## Data entries
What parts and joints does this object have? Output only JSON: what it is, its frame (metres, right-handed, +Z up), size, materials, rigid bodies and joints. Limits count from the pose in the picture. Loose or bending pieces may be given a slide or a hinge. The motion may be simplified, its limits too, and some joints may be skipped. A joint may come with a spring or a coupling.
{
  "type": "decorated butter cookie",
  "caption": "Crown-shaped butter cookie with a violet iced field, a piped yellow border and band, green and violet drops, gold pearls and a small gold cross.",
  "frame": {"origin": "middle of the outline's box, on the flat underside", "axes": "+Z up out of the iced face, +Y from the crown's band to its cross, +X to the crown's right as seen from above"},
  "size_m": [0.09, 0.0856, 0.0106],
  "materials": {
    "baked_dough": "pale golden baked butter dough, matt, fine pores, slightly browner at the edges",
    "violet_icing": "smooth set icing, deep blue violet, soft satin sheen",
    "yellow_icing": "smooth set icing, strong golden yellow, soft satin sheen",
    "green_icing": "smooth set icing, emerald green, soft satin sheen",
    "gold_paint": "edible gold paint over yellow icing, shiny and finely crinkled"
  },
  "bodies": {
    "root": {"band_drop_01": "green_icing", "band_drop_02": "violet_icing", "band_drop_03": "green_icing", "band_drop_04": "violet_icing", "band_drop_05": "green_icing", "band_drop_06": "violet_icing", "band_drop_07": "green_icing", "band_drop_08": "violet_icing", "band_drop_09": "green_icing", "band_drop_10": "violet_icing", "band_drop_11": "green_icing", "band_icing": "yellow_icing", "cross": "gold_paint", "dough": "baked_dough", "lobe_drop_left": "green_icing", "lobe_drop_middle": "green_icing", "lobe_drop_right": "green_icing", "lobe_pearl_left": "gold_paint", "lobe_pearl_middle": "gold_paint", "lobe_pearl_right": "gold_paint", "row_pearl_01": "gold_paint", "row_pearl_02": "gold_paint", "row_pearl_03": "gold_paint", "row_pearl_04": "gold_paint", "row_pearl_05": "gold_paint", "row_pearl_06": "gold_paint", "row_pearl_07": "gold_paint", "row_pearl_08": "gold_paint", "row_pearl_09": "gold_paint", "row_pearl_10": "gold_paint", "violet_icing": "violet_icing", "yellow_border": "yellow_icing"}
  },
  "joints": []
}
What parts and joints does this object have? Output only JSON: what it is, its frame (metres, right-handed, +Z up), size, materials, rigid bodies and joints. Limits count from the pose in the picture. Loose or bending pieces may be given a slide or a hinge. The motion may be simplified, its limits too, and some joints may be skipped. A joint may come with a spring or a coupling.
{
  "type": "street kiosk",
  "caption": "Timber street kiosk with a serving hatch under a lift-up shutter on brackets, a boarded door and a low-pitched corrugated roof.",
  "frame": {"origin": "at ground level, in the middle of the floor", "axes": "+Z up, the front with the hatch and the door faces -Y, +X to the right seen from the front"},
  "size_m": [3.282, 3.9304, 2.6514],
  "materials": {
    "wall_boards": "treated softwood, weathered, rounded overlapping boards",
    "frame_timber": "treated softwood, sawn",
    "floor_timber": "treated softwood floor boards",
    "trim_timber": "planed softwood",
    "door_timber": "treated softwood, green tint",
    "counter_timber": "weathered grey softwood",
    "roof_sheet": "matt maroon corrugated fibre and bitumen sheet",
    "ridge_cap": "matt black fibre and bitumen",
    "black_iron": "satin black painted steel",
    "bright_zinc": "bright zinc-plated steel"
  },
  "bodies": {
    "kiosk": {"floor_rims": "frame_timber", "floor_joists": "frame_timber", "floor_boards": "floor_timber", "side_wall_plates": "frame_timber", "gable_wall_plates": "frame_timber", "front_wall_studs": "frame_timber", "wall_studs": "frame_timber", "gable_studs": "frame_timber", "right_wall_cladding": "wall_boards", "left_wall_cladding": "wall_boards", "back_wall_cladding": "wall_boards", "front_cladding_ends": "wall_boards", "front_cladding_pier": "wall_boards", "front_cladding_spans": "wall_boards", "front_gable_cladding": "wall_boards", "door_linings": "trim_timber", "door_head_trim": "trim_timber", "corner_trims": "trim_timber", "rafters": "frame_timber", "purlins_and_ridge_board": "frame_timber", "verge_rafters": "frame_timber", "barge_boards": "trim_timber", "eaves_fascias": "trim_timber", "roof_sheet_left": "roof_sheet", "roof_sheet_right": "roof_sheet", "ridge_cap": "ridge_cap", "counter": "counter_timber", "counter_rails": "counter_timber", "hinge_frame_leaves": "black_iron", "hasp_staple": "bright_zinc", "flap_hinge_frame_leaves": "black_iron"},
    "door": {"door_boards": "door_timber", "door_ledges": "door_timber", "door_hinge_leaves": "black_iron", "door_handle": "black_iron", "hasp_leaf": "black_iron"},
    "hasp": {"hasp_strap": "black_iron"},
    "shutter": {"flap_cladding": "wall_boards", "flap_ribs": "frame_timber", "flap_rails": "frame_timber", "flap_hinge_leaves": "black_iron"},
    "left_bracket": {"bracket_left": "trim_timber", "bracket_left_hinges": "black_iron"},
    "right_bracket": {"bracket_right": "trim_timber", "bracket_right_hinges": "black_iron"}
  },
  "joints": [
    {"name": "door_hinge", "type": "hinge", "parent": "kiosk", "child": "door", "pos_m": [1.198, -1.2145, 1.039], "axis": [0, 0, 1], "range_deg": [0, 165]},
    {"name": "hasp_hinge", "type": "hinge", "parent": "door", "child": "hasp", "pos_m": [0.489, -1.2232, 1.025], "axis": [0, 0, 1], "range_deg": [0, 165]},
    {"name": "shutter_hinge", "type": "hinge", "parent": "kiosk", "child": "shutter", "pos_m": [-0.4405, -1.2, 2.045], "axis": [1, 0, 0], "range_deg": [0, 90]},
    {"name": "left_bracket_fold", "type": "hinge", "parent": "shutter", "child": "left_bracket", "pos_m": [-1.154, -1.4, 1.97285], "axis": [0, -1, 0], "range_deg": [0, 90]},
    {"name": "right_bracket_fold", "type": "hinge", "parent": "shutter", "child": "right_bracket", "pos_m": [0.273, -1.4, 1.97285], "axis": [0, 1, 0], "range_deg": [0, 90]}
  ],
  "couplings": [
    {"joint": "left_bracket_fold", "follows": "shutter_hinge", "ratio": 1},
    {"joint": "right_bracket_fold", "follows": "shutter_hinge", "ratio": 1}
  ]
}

--

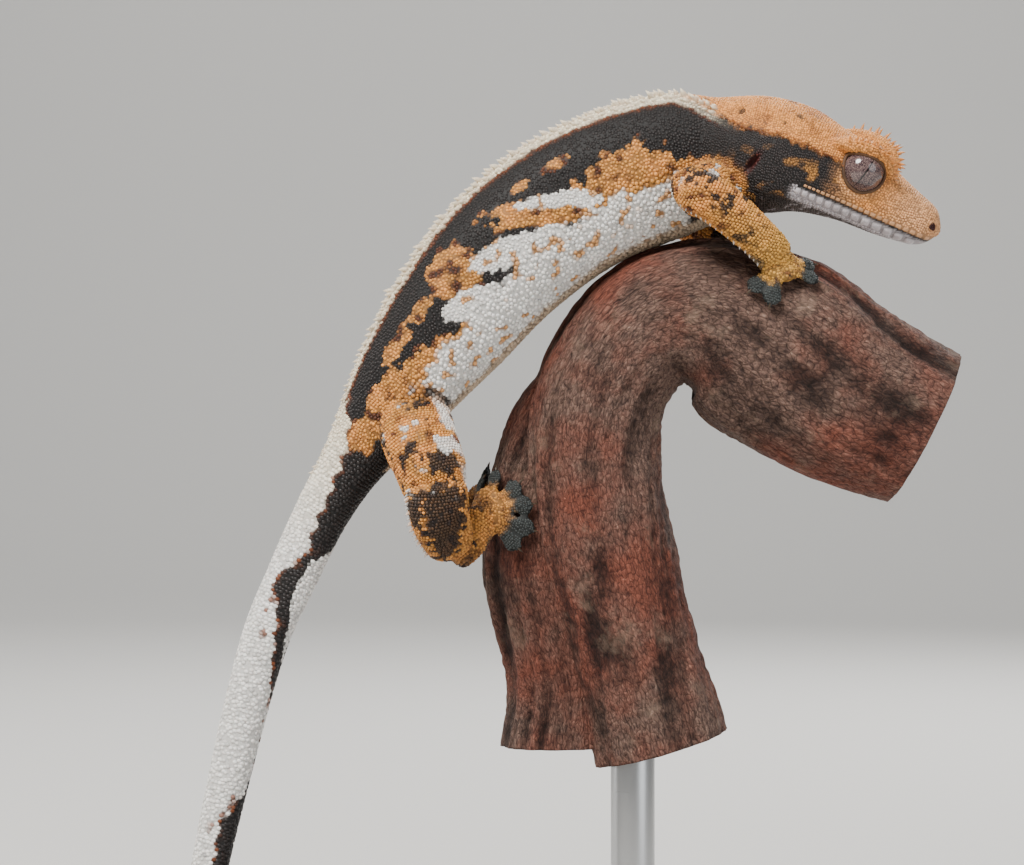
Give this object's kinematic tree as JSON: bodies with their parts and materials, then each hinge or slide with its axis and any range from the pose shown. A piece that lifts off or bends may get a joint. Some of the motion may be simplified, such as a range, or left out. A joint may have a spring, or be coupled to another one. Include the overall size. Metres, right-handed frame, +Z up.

## Given exercise
The word "with" may appear on some lines of these records; state how many such lines there are, and nothing else.

## Complete answer
6